Written By: Khudsiya Quadri
Published On: April 15 2010

This year I was invited to SCOPE East, a peer led conference focusing on supply chain issues from strategic, tactical, and operational points of views. At this conference, I was able to attend multiple educational tracks ranging from retail to consumer goods. One of the tracks that got my attention was about vertical integration in the retail supply chain presented by luxury goods retailer and manufacture Tiffany & Co.   Organizations with vertical integration strategies control the input and output of the supply chain, meaning it owns the supply of the raw material and has the ability to distribute its finished product. By having vertical integration, companies are able to have full visibility into their operations at every level of the business, be it growing or finding raw material, manufacturing, transporting, marketing, or retailing. Every one of these processes is managed by the organization when a vertical strategy is used. It is critical for a retail business to have a vertically integrated strategy with competitive pricing.

Vertical integration is not a new concept or strategy. Surely many companies are thinking about it from economical and competitive points, but in the presentation I attended few key benefits were discussed with reference to cost and customer service by Joe Shearn, VP of distribution at Tiffany & Co.

  1. Cost benefits for Tiffany & Co. were in the following areas:

    • Ability to have control on a selection of diamonds being exploited from the mines.

    • Direct fulfillment of raw diamonds from the source (a “middle man” isn’t needed).

    • Understanding what the demand is versus the capacity available to fulfill the demand based on the manufacturing and distribution infrastructure.

    • Capable of selling off any excess of non-Tiffany & Co. quality stones to other organizations in the luxury goods industry.



  2. Customer service benefits seen by Tiffany & Co. by using vertical integration:

    • Able to provide a quality product that has a tight margin at a competitive price to the consumer without jeopardizing the product or service quality.

    • Knowledge of the product from origin to destination. This means that in order to ensure a long lasting product, the customer will be able to get history on the diamond (e.g. where it came from, where it was manufactured, how it made its way to the final stage, and which distribution facility fulfilled the delivery).

    • Tiffany & Co. can offer its customer a wide range of assortments of diamonds due to the ability to handpick and select right from the source of the raw material.
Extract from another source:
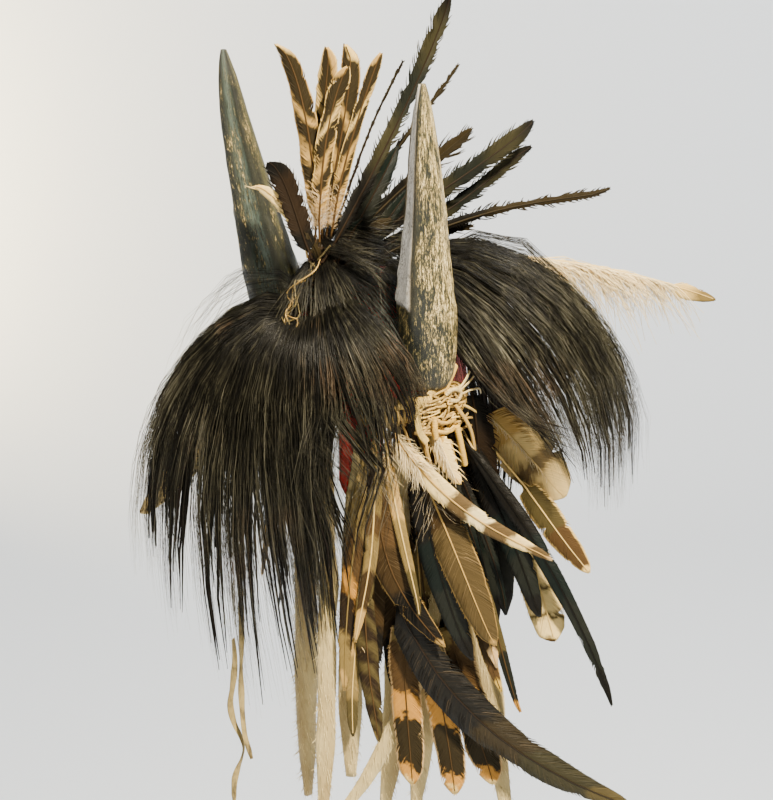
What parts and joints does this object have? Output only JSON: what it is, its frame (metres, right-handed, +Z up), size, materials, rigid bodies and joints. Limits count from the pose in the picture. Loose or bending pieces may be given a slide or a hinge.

    • Capable of handling any upside in demand. Tiffany & Co. is able to see what is in the pipeline and what is being exploited within the mines.




All the above reasons are great for cost and customer service benefits, but does it make sense for organizations to move away from their core competencies of designing and manufacturing quality luxury goods products?

In my opinion, there is no such thing as a completely integrated organization. The issue is not a choice of being vertically or horizontally integrated, rather it is a matter of selecting the optimal degree of vertical integration. Furthermore organizations needs to be cautious about  keeping a balance between load and capacity—even though everything is under one organization, this will not eliminate all the pains and headaches  caused by changes in demand, regulation and unforeseen events (war, mine explosion, etc.) .

When an organization is in the process of deciding if they should vertically integrated and to what extent it should be done, the following should be considered:

  • Is it going to be cheaper in the long run if we control the inputs and outputs?

  • Is it going to make the organization’s operations efficient by controlling the inputs and outputs?

  • Does an organization gain a competitive advantage over its competition by being vertically integrated?


I’m interested in what kind of integration strategy your company has opted for: vertical, horizontal, or do you think it’s a hybrid of both. Let me know your thoughts.